## Task directions
Each line from the one containing "MOUTH_HOLE_RISE - MOUTH_DROP)" through the one containing "obj.matrix_world = Matrix.Identity(4)" is to be retyped exactly, both end lines included, and all other lines left out.

## Exercise material
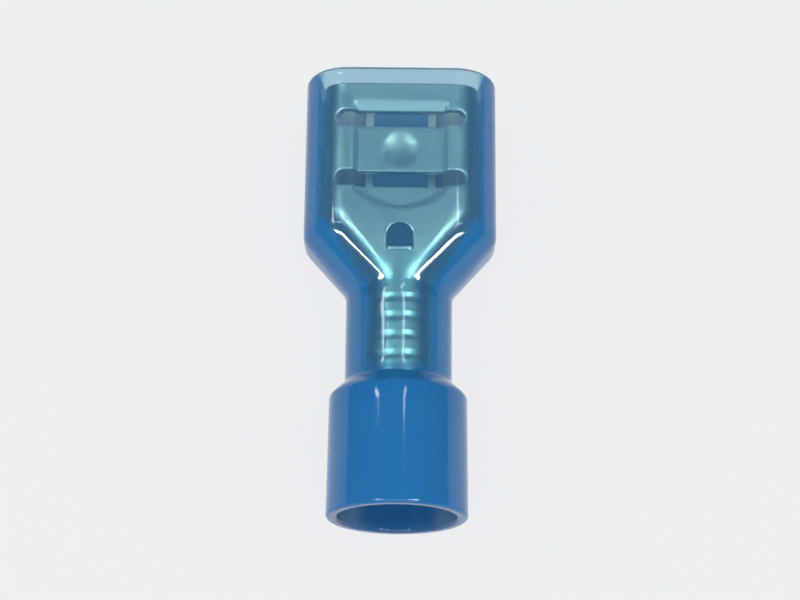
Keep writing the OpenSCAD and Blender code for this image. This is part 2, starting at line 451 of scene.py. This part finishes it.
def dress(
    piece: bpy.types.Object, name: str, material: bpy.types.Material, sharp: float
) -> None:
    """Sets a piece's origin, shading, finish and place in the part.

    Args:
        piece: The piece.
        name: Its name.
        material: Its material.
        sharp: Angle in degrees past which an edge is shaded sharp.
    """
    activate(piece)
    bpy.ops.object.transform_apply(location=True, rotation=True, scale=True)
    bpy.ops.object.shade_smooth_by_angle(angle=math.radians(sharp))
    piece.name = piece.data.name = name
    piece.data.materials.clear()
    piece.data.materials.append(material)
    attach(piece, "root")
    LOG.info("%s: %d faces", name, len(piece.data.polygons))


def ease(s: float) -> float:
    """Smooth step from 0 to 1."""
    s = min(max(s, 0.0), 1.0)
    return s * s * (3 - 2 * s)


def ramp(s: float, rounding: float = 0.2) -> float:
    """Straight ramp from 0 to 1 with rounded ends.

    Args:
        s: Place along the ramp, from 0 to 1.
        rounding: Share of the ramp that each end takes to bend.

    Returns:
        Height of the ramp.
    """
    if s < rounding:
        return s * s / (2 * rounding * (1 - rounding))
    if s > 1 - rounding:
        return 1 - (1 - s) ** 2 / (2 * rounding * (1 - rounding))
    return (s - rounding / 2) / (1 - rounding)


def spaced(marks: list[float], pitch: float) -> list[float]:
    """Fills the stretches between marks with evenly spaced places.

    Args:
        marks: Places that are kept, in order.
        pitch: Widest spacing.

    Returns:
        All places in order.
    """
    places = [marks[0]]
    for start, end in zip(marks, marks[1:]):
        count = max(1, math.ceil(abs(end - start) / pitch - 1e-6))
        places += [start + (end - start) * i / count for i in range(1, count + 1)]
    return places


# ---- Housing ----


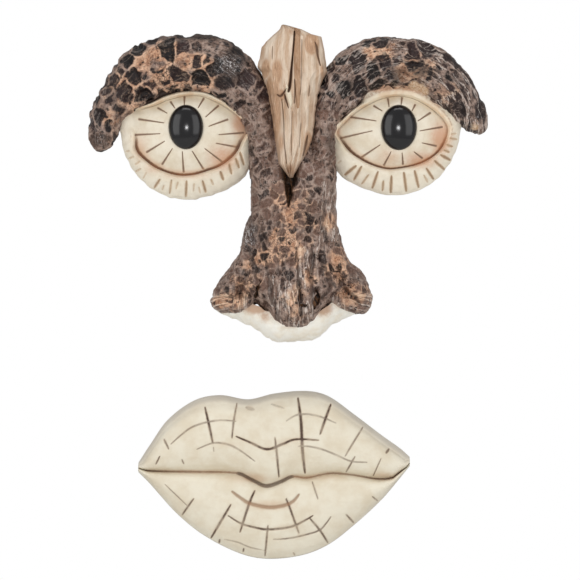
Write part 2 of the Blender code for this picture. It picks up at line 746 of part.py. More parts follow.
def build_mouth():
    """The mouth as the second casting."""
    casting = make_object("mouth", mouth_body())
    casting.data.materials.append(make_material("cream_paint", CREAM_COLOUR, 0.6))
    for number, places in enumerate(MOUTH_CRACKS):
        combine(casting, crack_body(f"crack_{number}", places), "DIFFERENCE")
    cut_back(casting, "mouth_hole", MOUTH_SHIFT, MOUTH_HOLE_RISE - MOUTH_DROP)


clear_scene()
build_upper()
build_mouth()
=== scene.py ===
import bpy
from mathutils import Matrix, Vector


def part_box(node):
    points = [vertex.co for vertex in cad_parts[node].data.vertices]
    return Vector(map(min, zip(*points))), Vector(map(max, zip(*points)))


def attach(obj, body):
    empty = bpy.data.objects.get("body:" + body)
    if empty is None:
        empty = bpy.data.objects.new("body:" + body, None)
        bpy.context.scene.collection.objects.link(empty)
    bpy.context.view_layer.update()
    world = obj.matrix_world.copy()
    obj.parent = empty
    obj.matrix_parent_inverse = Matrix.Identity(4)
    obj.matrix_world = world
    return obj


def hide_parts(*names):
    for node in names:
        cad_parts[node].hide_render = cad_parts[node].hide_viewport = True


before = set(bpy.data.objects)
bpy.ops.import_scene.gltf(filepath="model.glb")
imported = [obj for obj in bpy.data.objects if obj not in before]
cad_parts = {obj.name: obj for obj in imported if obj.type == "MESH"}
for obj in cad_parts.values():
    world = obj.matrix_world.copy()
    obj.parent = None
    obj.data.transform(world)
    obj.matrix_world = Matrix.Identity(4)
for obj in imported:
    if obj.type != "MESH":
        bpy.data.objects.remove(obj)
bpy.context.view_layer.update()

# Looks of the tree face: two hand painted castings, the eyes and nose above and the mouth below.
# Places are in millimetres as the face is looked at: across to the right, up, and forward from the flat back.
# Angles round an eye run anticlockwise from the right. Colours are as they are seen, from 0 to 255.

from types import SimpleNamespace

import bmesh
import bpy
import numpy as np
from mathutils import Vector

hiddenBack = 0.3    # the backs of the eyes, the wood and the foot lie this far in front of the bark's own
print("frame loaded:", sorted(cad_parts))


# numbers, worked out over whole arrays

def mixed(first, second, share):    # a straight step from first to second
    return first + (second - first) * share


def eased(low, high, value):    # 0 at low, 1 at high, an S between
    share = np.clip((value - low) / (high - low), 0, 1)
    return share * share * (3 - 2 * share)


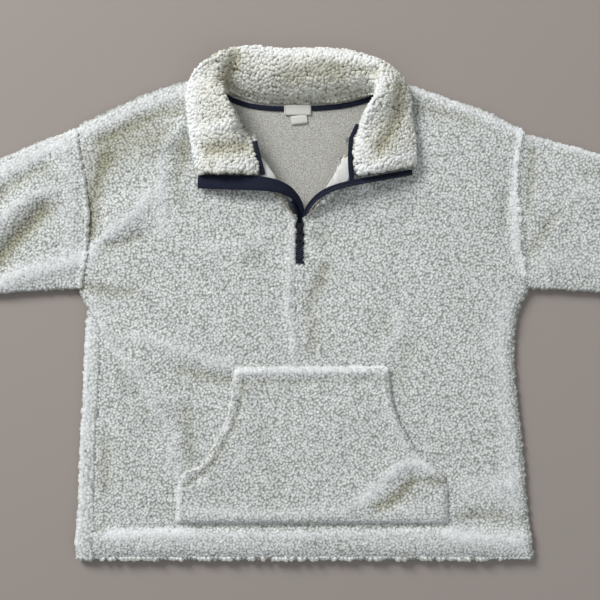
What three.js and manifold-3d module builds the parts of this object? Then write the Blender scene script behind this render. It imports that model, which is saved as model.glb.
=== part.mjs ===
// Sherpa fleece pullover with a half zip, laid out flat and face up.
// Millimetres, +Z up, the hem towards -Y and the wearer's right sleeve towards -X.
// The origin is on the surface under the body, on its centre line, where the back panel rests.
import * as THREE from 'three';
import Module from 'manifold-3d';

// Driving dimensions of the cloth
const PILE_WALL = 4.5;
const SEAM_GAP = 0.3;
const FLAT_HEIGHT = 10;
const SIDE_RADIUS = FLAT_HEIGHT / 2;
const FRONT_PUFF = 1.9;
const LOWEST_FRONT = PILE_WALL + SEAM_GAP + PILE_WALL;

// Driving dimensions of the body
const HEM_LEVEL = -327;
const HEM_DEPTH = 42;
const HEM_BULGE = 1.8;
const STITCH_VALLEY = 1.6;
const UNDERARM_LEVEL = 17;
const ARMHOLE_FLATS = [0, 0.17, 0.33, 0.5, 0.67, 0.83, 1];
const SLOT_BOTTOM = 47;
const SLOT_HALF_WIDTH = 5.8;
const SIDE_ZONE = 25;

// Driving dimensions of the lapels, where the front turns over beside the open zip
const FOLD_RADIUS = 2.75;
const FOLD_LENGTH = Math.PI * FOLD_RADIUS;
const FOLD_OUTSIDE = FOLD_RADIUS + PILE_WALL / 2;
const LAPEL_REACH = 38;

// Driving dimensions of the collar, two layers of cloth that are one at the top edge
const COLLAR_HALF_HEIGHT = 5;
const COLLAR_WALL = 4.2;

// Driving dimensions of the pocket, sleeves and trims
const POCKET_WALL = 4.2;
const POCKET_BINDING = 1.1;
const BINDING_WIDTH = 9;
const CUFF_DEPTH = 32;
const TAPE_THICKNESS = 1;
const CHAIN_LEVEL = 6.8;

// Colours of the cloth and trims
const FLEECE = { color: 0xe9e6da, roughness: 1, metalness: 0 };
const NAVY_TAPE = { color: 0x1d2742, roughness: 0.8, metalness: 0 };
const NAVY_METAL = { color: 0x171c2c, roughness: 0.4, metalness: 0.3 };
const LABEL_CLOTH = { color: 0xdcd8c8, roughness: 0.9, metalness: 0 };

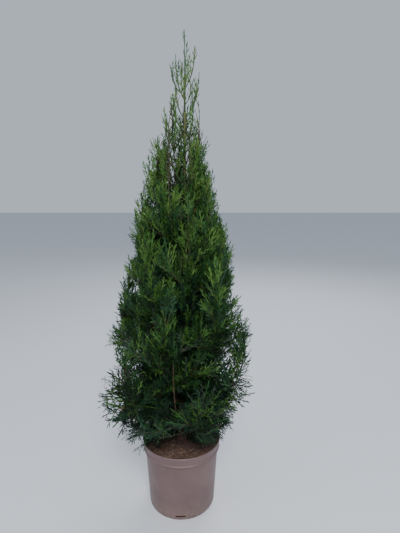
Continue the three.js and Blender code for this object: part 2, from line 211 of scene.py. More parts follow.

## Answer to the exercise
    cut_back(casting, "mouth_hole", MOUTH_SHIFT, MOUTH_HOLE_RISE - MOUTH_DROP)


clear_scene()
build_upper()
build_mouth()
=== scene.py ===
import bpy
from mathutils import Matrix, Vector


def part_box(node):
    points = [vertex.co for vertex in cad_parts[node].data.vertices]
    return Vector(map(min, zip(*points))), Vector(map(max, zip(*points)))


def attach(obj, body):
    empty = bpy.data.objects.get("body:" + body)
    if empty is None:
        empty = bpy.data.objects.new("body:" + body, None)
        bpy.context.scene.collection.objects.link(empty)
    bpy.context.view_layer.update()
    world = obj.matrix_world.copy()
    obj.parent = empty
    obj.matrix_parent_inverse = Matrix.Identity(4)
    obj.matrix_world = world
    return obj


def hide_parts(*names):
    for node in names:
        cad_parts[node].hide_render = cad_parts[node].hide_viewport = True


before = set(bpy.data.objects)
bpy.ops.import_scene.gltf(filepath="model.glb")
imported = [obj for obj in bpy.data.objects if obj not in before]
cad_parts = {obj.name: obj for obj in imported if obj.type == "MESH"}
for obj in cad_parts.values():
    world = obj.matrix_world.copy()
    obj.parent = None
    obj.data.transform(world)
    obj.matrix_world = Matrix.Identity(4)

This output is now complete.